Etrangement, un sentiment de frustration apparaît, qui s’affiche comme un décalage entre l’intention et le résultat. Progressivement, le groupe se rend du caractère social, incontournable, du geste qu’il a entamé. Manifestement le geste doit être humain, sensible. L’intention ne suffit pas, il faut aussi oser mots, l’échange et sortir de sa zone de confort. Activer son empathie pour comprendre l’autre, le SDF, le camé, l’alcoolo, le roumain, le clochard. Face aux hésitations, certains prennent les devants et se lancent. Les mots sortent, se partagent. Petit à petit et un dialogue se construit avec des sourires bienveillants. Car même installé par terre, devant cette boutique qui solde, cet individu est bien une personne, avec son histoire et ses émotions. Elle est simplement habillée d’un cliché, lui-même en liquidation.
On y croyait plus, mais si, la presse est là, qui prend le coche, en quête de terrain. Les discussions deviennent des interviews, avec toute la bienséance nécessaire. La démarche perd du temps et un peu de son intention, mais qu’importe, l’action est nécessaire. Les mots sortent, c’est bien le principal. Certaines personnes du trottoir parlent aussi, d’autres pas, peut-être par peur qu’on reconnaisse leur accent ou qu’on les juge. Qu’importe, les cadeaux sont là, c’est Noël pour tout le monde aujourd’hui, même si on n’y croit pas.

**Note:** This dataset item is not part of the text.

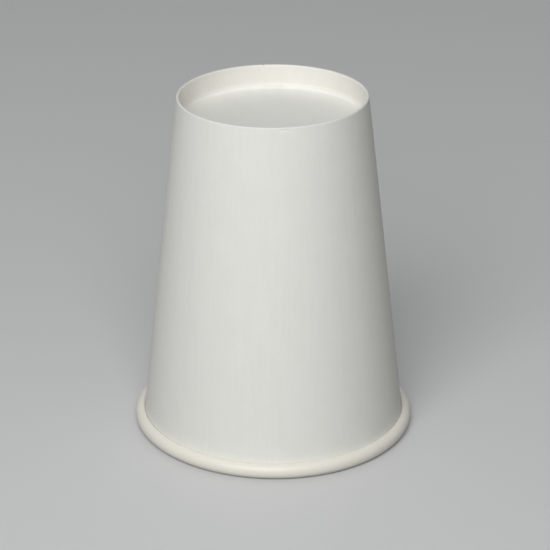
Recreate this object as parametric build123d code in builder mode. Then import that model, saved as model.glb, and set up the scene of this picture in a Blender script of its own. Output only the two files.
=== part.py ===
"""A paper cup, turned over so that it stands on its rolled rim.

Lengths are in millimetres. The origin is the middle of the mouth, at the height of the rim's lowest
line, and +Z points up to the base. The cup is two pieces of coated board: a side wall, which is one
sheet wrapped into a cone with a lapped seam at the back, and a base disc, whose flange is held in a
fold of the side wall.

A sheet's drink face is the side that would meet the drink. The side wall's section is drawn from its
drink face: up the ply that is folded into the base, over the fold, down the wall and round the roll.
"""

from build123d import *

import os
from math import acos, asin, atan2, cos, degrees, hypot, radians, sin, tan

# Overall sizes of the cup
cup_height = 112.0
rim_diameter = 90.0
base_diameter = 60.4

# Side wall: its board, the roll at the mouth and the fold at the base. The roll's shoulder is its
# broad upper turn, given by its radius and by how many degrees it turns.
wall_sheet = 0.30
roll_bend = 1.35
roll_shoulder = 2.2
shoulder_turn = 72.0
roll_height = 4.6
tuck_length = 1.1
fold_corner = 0.05

# Side seam: its lap and the climb onto the ply below, both measured along the rim, and the direction
# of the middle of the lap in degrees from +X
seam_lap = 8.0
seam_climb = 1.5
seam_direction = 90.0

# Base disc: its board, how deep the bend into its flange sits, that bend's radius, the slope in degrees
# at the edge of the shallow dish that the disc is pressed into, and where the flange ends
disc_sheet = 0.25
disc_depth = 8.0
disc_bend = 1.8
dish_slope = 3.5
flange_end_depth = 1.1

# How far the ply that is folded over the flange stops short of the disc's bend
ply_short = 0.2

# Coating between two plies that are sealed together
seal_film = 0.02

rim_radius = rim_diameter / 2
base_radius = base_diameter / 2
fold_slot = disc_sheet + 2 * seal_film

# The wall's drink face is the straight line between two turns. It leaves the outer corner of the
# fold on the outside of that turn, and meets the roll's lower turn on the inside of that turn.
corner_across = base_radius - wall_sheet - fold_corner
corner_up = cup_height - wall_sheet - fold_corner
roll_across = rim_radius - roll_bend
turns_apart = hypot(roll_across - corner_across, corner_up - roll_bend)
lean = atan2(roll_across - corner_across, corner_up - roll_bend)
taper = lean - asin((fold_corner + roll_bend) / turns_apart)
taper_angle = degrees(taper)
foot_across = roll_across - roll_bend * cos(taper)
foot_up = roll_bend - roll_bend * sin(taper)

# The folded ply comes down from the base's edge as far as the flange is straight, less its shortfall
fold_depth = disc_depth - disc_bend * (1 + sin(taper)) - ply_short

# The roll's last turn closes it: it sets the tuck down beside the wall, with a film of coating between
# them. Where the seam laps, the wall is one sheet thicker, and the turn ends on it, without a tuck.
shoulder_share = cos(radians(shoulder_turn)) * cos(taper)
turn_room = (rim_radius - foot_across) * cos(taper) + (roll_height - foot_up) * sin(taper)
close_room = turn_room - wall_sheet - seal_film - roll_shoulder * (cos(taper) - shoulder_share)
close_bend = close_room / (1 + sin(taper) + shoulder_share)
tucked_turn = 180 + taper_angle - shoulder_turn
lapped_turn = degrees(acos(wall_sheet / close_bend - 1)) + taper_angle - shoulder_turn
shoulder_rise = close_bend + (roll_shoulder - close_bend) * sin(radians(shoulder_turn))

# The seam takes up the same angle all the way along the cone
lap_angle = degrees(seam_lap / rim_radius)
climb_angle = degrees(seam_climb / rim_radius)
lap_start = seam_direction - lap_angle / 2


def wall_radius(height):
    """Radius of the straight wall's drink face at a height."""
    return foot_across - (height - foot_up) * tan(taper)


def sheet_line(depth, plies, lapped):
    """Draw the section line at a depth in the paper, where the plies are this thick together."""
    turn_up = cup_height - plies - fold_corner
    flat = (fold_slot - 2 * fold_corner) / cos(taper)
    turn_across = wall_radius(turn_up) - fold_corner / cos(taper) - flat
    ply_length = (fold_depth - plies - fold_corner) / cos(taper)
    wall_length = (turn_up + fold_corner * sin(taper) - foot_up) / cos(taper)
    free_end = (
        turn_across - (fold_corner + depth) * cos(taper) + ply_length * sin(taper),
        turn_up - (fold_corner + depth) * sin(taper) - ply_length * cos(taper),
    )
    ply = PolarLine(free_end, ply_length, direction=(-sin(taper), cos(taper)))
    inner_turn = JernArc(ply @ 1, ply % 1, fold_corner + depth, -90 - taper_angle)
    edge = PolarLine(inner_turn @ 1, flat, direction=inner_turn % 1)
    outer_turn = JernArc(edge @ 1, edge % 1, fold_corner + depth, taper_angle - 90)
    wall = PolarLine(outer_turn @ 1, wall_length, direction=outer_turn % 1)
    lower_turn = JernArc(wall @ 1, wall % 1, roll_bend - depth, 180 - taper_angle)
    rise = roll_height - shoulder_rise - roll_bend
    outside = PolarLine(lower_turn @ 1, rise, direction=lower_turn % 1)
    shoulder = JernArc(outside @ 1, outside % 1, roll_shoulder - depth, shoulder_turn)
    if lapped:
        last_turn = JernArc(shoulder @ 1, shoulder % 1, close_bend - depth, lapped_turn)
        return ply @ 0, last_turn @ 1
    last_turn = JernArc(shoulder @ 1, shoulder % 1, close_bend - depth, tucked_turn)
    tuck = PolarLine(last_turn @ 1, tuck_length, direction=last_turn % 1)
    return ply @ 0, tuck @ 1


def sheet_section(around, near, far, lapped=True):
    """Section of the plies between two depths, in the upright plane this many degrees from +X."""
    with BuildSketch(Plane.XZ.rotated((0, 0, around))) as section:
        with BuildLine():
            near_start, near_end = sheet_line(near, far, lapped)
            far_start, far_end = sheet_line(far, far, lapped)
            Line(near_start, far_start)
            Line(near_end, far_end)
        make_face()
    return section.sketch


# Side wall: one ply most of the way round, two in the lap, and the climb onto the ply below
with BuildPart() as side_wall:
    single_ply = sheet_section(lap_start + lap_angle, 0, wall_sheet, lapped=False)
    revolve(single_ply, axis=Axis.Z, revolution_arc=360 - lap_angle - climb_angle)
    both_plies = sheet_section(lap_start, 0, 2 * wall_sheet)
    revolve(both_plies, axis=Axis.Z, revolution_arc=lap_angle)
    climb_foot = sheet_section(lap_start - climb_angle, 0, wall_sheet)
    climb_top = sheet_section(lap_start, wall_sheet, 2 * wall_sheet)
    loft([climb_foot, climb_top], ruled=True, clean=False)
side_wall.part.label = "side_wall"

# Base disc: a shallow dish, then bent up into a flange that lies along the wall's drink face
bend_up = cup_height - disc_depth + disc_bend
flange_gap = seal_film + disc_sheet + disc_bend
bend_across = wall_radius(bend_up) - flange_gap / cos(taper)
bend_turn = 90 + taper_angle - dish_slope
dish_radius = bend_across / sin(radians(dish_slope)) + disc_bend
dish_up = bend_up - disc_bend * cos(radians(dish_slope)) - dish_radius * (1 - cos(radians(dish_slope)))
flange_top = cup_height - flange_end_depth
flange_length = (flange_top - bend_up - disc_bend * sin(taper)) / cos(taper)

with BuildPart() as base_disc:
    with BuildSketch(Plane.XZ):
        with BuildLine():
            dish = JernArc((0, dish_up), (1, 0), dish_radius, dish_slope)
            bend = JernArc(dish @ 1, dish % 1, disc_bend, bend_turn)
            flange = PolarLine(bend @ 1, flange_length, direction=bend % 1)
            under_dish = JernArc((0, dish_up - disc_sheet), (1, 0), dish_radius + disc_sheet, dish_slope)
            under_bend = JernArc(under_dish @ 1, under_dish % 1, disc_bend + disc_sheet, bend_turn)
            under_flange = PolarLine(under_bend @ 1, flange_length, direction=under_bend % 1)
            Line(dish @ 0, under_dish @ 0)
            Line(flange @ 1, under_flange @ 1)
        make_face()
    revolve(axis=Axis.Z)
base_disc.part.label = "base_disc"

os.makedirs("parts", exist_ok=True)
export_step(side_wall.part, "parts/side_wall.step")
export_step(base_disc.part, "parts/base_disc.step")
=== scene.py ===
"""How the paper cup looks, built around its solids. Lengths are in metres.

The cup stands upside down on its rolled rim. Both pieces are rebuilt as the sheets of board that they
are. The side wall is one strip, swept once round and on over its own start, so that the lap at the back
has two plies and two cut edges. The base disc is a sheet turned up into a flange.

A section line runs along a sheet's drink face, and the print face lies one sheet to its left.
"""

from math import acos, asin, atan2, cos, hypot, pi, radians, sin, tan

import bmesh
import bpy
import numpy as np
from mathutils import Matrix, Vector


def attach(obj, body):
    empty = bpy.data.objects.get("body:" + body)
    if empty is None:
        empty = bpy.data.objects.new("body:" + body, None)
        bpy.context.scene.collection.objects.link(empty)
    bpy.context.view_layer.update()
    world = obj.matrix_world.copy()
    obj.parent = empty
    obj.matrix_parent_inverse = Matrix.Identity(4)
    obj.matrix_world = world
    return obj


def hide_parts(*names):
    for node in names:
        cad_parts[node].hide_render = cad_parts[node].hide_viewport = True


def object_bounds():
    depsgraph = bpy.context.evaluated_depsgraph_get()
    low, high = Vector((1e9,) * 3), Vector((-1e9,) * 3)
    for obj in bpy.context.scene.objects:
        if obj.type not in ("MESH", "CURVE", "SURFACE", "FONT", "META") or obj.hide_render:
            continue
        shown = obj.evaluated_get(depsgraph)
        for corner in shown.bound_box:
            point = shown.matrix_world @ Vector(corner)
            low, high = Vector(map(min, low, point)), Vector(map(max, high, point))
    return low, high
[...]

Le groupe arrive finalement sur la place Bellecour, centrale, et le soleil est au rendez-vous. Un homme désœuvré installé près métro se retrouve recouvert de dons. Il fait la fine bouche mais apprécie la brioche. Quelques éléments de la troupe cherchent le dialogue, mais lui préfère qu’on l’écoute jouer de la guitare. C’est très sympathique au début, mais un peu long suivant les goûts. Et puis cela freine le mouvement. Les morceaux s’enchainent avec une gêne du groupe. Ces airs joyeux émoussent la sensibilité originelle du groupe, qui ne partage pas cet entrain. Finalement l’échange n’est pas forcément systématique. La caravane s’excuse et continue alors sa route vers le quartier touristique de Saint-Jean, espérant trouver des candidats dans le besoin qui correspondent plus à la politique du mouvement.
Sur le chemin se trouve un cas parfait, un peu trop peut-être, car il est difficile pour le groupe de comprendre comment un enfant peut se retrouver aussi démuni et faire la manche avec son père, sur le trottoir. Alors on donne, on donne, pour aider et se déculpabiliser. Car il faut bien faire quelque chose, ça ne se fera pas tout seul. On aimerait faire plus, mais cette empathie manque d’assurance, tout autant qu’il y a de méfiance dans le regard de ceux qui sont assis sur le trottoir.
Alors on continue, on cherche d’autres personnes dans le besoin, mais on ne les trouve pas. Finalement, arrivé à Saint Paul, après avoir remplis les bras d’un couple de punks-à-chiens alcoolisés et souriants, le groupe se dissout petit à petit. Il reste encore plein de choses à donner. Ce n’est pas grave, on trouvera bien sur le chemin.